▸ Set task
Reproduce, word for word, every line from the first one down to the line containing "a lumpy bead", and nothing else.

▸ Collected material
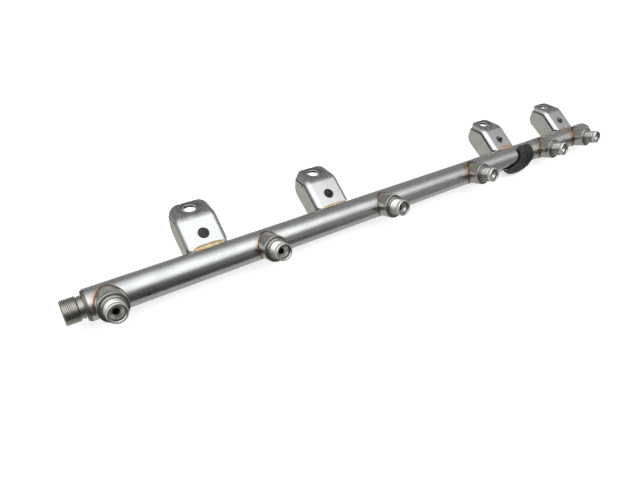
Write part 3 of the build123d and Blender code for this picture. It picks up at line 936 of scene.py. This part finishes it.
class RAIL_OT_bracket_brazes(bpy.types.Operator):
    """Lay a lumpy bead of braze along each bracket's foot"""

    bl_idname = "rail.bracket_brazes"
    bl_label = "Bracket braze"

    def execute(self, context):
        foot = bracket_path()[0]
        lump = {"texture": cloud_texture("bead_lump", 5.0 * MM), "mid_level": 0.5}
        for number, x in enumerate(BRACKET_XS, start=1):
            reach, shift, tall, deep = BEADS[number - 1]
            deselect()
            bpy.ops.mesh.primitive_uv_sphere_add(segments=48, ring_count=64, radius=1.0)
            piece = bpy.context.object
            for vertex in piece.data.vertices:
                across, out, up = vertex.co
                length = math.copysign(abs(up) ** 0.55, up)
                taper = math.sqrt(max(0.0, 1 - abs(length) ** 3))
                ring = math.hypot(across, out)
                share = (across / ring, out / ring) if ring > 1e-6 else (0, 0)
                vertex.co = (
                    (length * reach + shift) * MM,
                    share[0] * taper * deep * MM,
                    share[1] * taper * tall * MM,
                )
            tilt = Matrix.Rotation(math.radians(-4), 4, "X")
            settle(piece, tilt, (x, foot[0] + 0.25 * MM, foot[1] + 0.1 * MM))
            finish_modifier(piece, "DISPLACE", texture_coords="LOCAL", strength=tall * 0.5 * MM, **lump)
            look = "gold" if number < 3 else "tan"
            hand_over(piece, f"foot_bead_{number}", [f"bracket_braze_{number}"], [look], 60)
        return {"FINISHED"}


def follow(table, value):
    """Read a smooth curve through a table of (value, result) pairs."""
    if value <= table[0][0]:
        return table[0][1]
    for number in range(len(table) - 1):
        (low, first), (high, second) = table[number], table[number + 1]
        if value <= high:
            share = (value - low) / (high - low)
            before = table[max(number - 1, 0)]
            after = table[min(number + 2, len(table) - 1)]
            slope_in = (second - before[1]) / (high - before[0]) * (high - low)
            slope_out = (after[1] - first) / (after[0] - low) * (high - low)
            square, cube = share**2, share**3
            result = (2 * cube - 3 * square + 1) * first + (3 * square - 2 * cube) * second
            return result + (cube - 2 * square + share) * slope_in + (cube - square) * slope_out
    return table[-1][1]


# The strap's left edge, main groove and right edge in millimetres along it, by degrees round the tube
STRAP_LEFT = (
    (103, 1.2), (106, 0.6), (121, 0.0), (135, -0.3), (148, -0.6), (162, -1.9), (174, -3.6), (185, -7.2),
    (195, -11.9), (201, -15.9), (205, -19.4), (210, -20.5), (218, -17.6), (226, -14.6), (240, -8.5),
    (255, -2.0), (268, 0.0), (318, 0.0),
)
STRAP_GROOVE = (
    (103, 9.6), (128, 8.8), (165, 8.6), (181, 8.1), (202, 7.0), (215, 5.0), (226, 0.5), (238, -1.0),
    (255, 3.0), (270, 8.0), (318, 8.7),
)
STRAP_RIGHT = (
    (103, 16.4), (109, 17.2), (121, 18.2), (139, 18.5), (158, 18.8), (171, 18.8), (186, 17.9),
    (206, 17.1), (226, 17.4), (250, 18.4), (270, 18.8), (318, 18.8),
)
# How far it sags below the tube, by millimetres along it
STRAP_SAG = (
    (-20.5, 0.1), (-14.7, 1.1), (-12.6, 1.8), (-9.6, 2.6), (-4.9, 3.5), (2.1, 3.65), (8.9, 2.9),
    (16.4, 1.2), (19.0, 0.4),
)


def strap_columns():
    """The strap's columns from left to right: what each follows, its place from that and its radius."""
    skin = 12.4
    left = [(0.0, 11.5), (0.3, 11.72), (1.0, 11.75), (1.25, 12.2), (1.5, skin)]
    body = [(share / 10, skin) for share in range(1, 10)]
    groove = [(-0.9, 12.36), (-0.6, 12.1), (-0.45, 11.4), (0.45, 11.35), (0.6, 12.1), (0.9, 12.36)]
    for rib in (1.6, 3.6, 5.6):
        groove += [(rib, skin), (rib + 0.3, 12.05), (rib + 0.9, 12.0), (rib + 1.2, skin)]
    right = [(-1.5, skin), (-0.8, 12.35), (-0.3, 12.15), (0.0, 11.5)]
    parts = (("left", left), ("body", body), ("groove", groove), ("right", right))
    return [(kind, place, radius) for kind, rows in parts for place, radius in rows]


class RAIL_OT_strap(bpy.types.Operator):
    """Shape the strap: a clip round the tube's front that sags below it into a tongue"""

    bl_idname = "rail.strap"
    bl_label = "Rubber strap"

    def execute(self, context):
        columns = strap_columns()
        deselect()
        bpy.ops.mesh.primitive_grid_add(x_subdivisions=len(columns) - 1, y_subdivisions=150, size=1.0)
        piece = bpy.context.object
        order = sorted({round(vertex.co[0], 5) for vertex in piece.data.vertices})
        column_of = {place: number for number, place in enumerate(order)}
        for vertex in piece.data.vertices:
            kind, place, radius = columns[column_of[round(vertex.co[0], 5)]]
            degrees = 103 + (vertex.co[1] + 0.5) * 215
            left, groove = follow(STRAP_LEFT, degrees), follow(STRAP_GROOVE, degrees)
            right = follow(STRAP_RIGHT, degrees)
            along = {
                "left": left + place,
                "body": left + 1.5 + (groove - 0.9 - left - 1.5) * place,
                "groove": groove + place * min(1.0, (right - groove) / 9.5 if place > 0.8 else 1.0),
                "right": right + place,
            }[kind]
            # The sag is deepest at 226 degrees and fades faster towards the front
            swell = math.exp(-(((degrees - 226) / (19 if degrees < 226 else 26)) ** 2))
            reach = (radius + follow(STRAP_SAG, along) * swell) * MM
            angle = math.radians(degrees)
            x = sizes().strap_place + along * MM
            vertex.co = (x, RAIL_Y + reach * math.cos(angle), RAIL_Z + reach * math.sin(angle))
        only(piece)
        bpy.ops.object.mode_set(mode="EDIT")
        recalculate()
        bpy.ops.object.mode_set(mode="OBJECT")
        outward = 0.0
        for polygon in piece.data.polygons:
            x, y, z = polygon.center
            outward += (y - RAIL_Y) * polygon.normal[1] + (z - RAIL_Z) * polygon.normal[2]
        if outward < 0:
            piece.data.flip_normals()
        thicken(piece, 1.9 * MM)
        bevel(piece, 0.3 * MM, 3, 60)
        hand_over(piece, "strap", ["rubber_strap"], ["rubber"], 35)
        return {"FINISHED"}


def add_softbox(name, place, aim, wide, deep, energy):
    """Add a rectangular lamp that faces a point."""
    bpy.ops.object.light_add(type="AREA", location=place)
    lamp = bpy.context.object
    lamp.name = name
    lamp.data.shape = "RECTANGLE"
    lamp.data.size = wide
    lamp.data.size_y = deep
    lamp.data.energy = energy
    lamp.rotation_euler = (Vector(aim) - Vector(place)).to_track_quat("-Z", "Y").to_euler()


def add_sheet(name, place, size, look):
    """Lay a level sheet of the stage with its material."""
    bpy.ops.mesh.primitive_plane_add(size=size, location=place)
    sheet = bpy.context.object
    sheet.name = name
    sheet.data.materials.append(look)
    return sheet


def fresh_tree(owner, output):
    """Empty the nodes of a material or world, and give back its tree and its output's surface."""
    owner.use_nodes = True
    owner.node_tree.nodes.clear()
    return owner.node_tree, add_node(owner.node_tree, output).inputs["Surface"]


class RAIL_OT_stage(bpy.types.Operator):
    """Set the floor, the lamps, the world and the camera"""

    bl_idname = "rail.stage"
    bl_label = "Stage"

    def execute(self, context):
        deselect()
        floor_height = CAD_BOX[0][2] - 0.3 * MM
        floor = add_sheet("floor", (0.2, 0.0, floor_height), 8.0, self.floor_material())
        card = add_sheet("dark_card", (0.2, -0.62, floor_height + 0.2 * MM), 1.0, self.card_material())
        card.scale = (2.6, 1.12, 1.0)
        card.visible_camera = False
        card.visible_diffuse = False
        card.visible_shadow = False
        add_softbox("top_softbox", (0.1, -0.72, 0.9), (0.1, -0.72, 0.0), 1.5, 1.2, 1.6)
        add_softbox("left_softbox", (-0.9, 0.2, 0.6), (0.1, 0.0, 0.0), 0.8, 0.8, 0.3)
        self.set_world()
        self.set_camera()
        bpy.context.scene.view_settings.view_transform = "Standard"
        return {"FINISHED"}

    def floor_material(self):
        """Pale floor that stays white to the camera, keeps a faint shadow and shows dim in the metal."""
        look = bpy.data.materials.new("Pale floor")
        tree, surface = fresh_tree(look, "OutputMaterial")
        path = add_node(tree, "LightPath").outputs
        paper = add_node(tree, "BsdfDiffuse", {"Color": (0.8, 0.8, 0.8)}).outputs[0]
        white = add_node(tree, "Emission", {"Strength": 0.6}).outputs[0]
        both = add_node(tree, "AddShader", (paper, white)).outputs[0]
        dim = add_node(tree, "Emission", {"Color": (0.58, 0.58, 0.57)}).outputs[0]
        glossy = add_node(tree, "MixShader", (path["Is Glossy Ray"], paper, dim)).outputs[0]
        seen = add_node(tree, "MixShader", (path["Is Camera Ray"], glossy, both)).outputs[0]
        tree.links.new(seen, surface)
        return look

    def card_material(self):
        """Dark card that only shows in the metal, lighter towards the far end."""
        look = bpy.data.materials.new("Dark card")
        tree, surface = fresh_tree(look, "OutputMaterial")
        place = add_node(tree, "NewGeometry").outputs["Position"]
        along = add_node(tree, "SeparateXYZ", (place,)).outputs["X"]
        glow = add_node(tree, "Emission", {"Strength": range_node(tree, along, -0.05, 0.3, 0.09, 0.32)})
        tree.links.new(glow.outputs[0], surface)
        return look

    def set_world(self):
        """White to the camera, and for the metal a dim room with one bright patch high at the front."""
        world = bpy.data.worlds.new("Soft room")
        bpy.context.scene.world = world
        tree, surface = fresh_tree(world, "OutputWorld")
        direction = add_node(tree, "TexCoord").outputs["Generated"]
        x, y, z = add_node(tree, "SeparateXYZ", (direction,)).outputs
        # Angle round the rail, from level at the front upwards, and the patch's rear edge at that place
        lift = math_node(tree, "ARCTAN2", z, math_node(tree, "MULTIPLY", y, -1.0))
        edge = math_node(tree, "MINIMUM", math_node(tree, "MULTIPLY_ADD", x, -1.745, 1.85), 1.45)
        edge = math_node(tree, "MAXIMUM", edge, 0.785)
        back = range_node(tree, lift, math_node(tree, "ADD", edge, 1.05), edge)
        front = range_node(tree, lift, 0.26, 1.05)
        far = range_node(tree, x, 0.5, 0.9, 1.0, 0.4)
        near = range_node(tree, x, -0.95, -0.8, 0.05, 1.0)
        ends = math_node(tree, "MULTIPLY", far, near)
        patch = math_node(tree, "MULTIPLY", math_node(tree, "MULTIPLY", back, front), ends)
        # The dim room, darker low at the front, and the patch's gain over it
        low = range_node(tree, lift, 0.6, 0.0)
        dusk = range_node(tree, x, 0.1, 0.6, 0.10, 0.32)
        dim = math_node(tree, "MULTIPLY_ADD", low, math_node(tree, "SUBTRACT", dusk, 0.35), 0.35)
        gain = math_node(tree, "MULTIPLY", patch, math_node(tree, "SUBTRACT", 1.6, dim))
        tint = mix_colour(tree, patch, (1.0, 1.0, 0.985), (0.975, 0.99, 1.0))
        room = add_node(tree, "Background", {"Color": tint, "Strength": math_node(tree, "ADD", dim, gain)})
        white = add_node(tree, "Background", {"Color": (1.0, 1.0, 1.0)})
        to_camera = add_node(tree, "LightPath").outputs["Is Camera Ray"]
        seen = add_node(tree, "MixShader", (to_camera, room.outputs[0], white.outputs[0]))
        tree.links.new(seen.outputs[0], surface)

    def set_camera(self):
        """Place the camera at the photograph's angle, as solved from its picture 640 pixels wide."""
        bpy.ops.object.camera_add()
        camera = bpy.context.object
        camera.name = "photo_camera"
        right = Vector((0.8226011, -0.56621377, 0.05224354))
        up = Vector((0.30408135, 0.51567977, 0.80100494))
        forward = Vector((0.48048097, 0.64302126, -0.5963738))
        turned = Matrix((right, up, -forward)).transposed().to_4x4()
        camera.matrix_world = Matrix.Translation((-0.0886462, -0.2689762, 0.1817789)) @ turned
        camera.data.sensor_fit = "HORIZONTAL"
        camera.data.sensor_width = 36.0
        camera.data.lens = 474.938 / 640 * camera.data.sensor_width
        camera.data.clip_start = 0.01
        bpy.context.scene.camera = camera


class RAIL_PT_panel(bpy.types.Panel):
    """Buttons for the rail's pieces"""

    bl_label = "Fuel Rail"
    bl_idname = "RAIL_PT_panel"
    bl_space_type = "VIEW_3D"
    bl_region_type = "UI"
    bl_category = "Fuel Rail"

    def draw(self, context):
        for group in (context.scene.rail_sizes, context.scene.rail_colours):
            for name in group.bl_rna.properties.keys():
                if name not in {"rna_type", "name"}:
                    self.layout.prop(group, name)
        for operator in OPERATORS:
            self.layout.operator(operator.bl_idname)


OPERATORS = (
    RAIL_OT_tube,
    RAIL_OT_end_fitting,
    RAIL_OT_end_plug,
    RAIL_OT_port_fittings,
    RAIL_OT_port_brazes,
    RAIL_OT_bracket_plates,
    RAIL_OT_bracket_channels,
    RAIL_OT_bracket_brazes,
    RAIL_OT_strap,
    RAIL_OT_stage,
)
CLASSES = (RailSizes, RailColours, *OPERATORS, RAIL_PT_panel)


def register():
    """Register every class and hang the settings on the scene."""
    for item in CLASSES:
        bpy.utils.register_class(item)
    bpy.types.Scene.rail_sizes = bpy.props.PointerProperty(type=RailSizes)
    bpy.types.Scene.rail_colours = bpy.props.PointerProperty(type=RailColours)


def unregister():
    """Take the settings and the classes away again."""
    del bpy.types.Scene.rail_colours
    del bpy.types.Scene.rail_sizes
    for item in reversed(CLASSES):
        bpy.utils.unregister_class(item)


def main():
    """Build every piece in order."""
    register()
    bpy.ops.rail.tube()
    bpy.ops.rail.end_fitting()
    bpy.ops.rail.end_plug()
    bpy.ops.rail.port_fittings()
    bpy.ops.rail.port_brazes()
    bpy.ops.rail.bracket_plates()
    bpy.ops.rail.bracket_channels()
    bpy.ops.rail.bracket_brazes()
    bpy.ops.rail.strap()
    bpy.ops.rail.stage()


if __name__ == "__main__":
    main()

▸ Correct answer
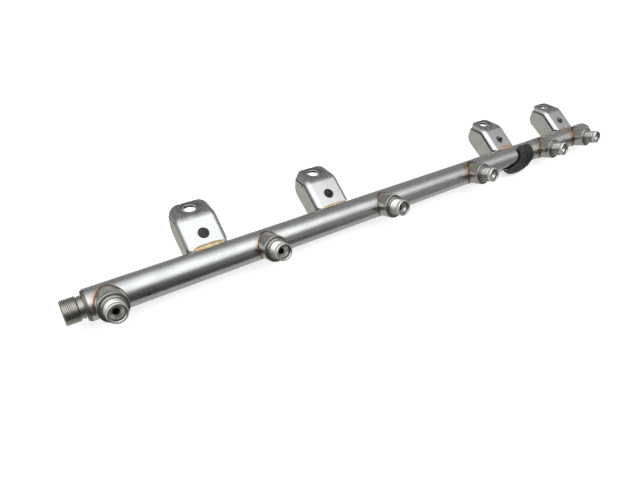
Write part 3 of the build123d and Blender code for this picture. It picks up at line 936 of scene.py. This part finishes it.
class RAIL_OT_bracket_brazes(bpy.types.Operator):
    """Lay a lumpy bead of braze along each bracket's foot"""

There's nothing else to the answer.